DATA EXCERPT:
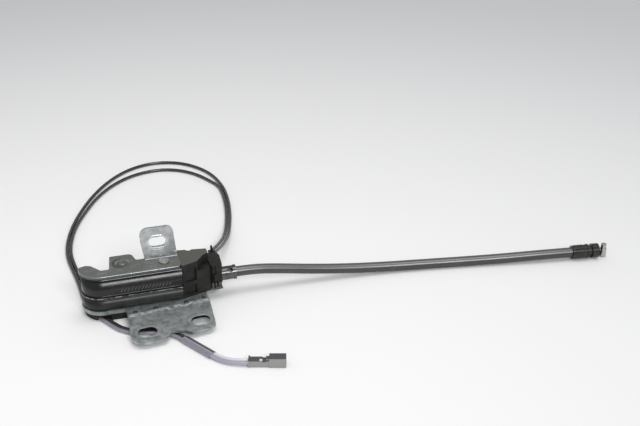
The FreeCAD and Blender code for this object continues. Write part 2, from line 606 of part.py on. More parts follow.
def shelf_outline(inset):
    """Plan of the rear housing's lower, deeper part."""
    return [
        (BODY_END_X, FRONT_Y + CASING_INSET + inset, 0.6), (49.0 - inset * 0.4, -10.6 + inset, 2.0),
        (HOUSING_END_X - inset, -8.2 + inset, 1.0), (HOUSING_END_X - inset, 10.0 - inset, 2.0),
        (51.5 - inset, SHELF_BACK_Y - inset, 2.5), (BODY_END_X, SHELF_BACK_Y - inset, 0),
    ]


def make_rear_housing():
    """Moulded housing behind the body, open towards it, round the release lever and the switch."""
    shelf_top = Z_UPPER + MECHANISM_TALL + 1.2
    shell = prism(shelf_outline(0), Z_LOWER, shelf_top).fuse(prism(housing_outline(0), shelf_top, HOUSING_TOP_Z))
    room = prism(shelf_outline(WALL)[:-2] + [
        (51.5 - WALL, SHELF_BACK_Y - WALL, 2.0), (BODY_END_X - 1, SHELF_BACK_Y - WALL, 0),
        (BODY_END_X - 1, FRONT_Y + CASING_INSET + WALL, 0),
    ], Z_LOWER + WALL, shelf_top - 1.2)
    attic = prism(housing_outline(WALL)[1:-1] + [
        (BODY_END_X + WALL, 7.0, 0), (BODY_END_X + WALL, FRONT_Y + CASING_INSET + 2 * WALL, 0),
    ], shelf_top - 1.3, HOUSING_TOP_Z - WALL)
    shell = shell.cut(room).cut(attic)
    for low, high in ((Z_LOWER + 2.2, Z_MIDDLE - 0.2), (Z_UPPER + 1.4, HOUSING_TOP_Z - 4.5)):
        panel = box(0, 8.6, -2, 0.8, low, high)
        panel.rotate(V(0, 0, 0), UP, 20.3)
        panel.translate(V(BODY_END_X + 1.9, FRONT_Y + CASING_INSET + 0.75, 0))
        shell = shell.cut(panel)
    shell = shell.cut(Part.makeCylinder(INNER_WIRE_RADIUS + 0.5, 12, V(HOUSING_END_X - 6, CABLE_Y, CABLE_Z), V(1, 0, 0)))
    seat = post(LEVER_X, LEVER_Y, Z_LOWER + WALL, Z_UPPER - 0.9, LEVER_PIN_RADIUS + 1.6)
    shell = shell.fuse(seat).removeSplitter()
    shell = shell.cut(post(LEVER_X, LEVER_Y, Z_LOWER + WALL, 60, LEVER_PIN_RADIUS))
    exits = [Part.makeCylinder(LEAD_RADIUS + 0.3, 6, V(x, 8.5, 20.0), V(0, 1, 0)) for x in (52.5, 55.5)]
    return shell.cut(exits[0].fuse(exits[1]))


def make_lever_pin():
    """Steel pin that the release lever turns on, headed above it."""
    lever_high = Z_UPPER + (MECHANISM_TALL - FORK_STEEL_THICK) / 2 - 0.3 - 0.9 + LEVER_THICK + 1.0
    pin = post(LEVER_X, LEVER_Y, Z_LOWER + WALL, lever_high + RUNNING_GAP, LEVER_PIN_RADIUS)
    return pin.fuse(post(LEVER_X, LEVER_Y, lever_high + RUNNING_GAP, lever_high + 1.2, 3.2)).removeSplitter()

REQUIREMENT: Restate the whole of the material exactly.

CORRECT ANSWER:
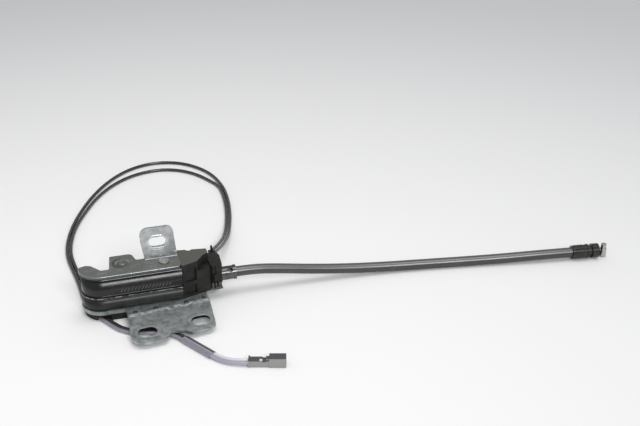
The FreeCAD and Blender code for this object continues. Write part 2, from line 606 of part.py on. More parts follow.
def shelf_outline(inset):
    """Plan of the rear housing's lower, deeper part."""
    return [
        (BODY_END_X, FRONT_Y + CASING_INSET + inset, 0.6), (49.0 - inset * 0.4, -10.6 + inset, 2.0),
        (HOUSING_END_X - inset, -8.2 + inset, 1.0), (HOUSING_END_X - inset, 10.0 - inset, 2.0),
        (51.5 - inset, SHELF_BACK_Y - inset, 2.5), (BODY_END_X, SHELF_BACK_Y - inset, 0),
    ]


def make_rear_housing():
    """Moulded housing behind the body, open towards it, round the release lever and the switch."""
    shelf_top = Z_UPPER + MECHANISM_TALL + 1.2
    shell = prism(shelf_outline(0), Z_LOWER, shelf_top).fuse(prism(housing_outline(0), shelf_top, HOUSING_TOP_Z))
    room = prism(shelf_outline(WALL)[:-2] + [
        (51.5 - WALL, SHELF_BACK_Y - WALL, 2.0), (BODY_END_X - 1, SHELF_BACK_Y - WALL, 0),
        (BODY_END_X - 1, FRONT_Y + CASING_INSET + WALL, 0),
    ], Z_LOWER + WALL, shelf_top - 1.2)
    attic = prism(housing_outline(WALL)[1:-1] + [
        (BODY_END_X + WALL, 7.0, 0), (BODY_END_X + WALL, FRONT_Y + CASING_INSET + 2 * WALL, 0),
    ], shelf_top - 1.3, HOUSING_TOP_Z - WALL)
    shell = shell.cut(room).cut(attic)
    for low, high in ((Z_LOWER + 2.2, Z_MIDDLE - 0.2), (Z_UPPER + 1.4, HOUSING_TOP_Z - 4.5)):
        panel = box(0, 8.6, -2, 0.8, low, high)
        panel.rotate(V(0, 0, 0), UP, 20.3)
        panel.translate(V(BODY_END_X + 1.9, FRONT_Y + CASING_INSET + 0.75, 0))
        shell = shell.cut(panel)
    shell = shell.cut(Part.makeCylinder(INNER_WIRE_RADIUS + 0.5, 12, V(HOUSING_END_X - 6, CABLE_Y, CABLE_Z), V(1, 0, 0)))
    seat = post(LEVER_X, LEVER_Y, Z_LOWER + WALL, Z_UPPER - 0.9, LEVER_PIN_RADIUS + 1.6)
    shell = shell.fuse(seat).removeSplitter()
    shell = shell.cut(post(LEVER_X, LEVER_Y, Z_LOWER + WALL, 60, LEVER_PIN_RADIUS))
    exits = [Part.makeCylinder(LEAD_RADIUS + 0.3, 6, V(x, 8.5, 20.0), V(0, 1, 0)) for x in (52.5, 55.5)]
    return shell.cut(exits[0].fuse(exits[1]))


def make_lever_pin():
    """Steel pin that the release lever turns on, headed above it."""
    lever_high = Z_UPPER + (MECHANISM_TALL - FORK_STEEL_THICK) / 2 - 0.3 - 0.9 + LEVER_THICK + 1.0
    pin = post(LEVER_X, LEVER_Y, Z_LOWER + WALL, lever_high + RUNNING_GAP, LEVER_PIN_RADIUS)
    return pin.fuse(post(LEVER_X, LEVER_Y, lever_high + RUNNING_GAP, lever_high + 1.2, 3.2)).removeSplitter()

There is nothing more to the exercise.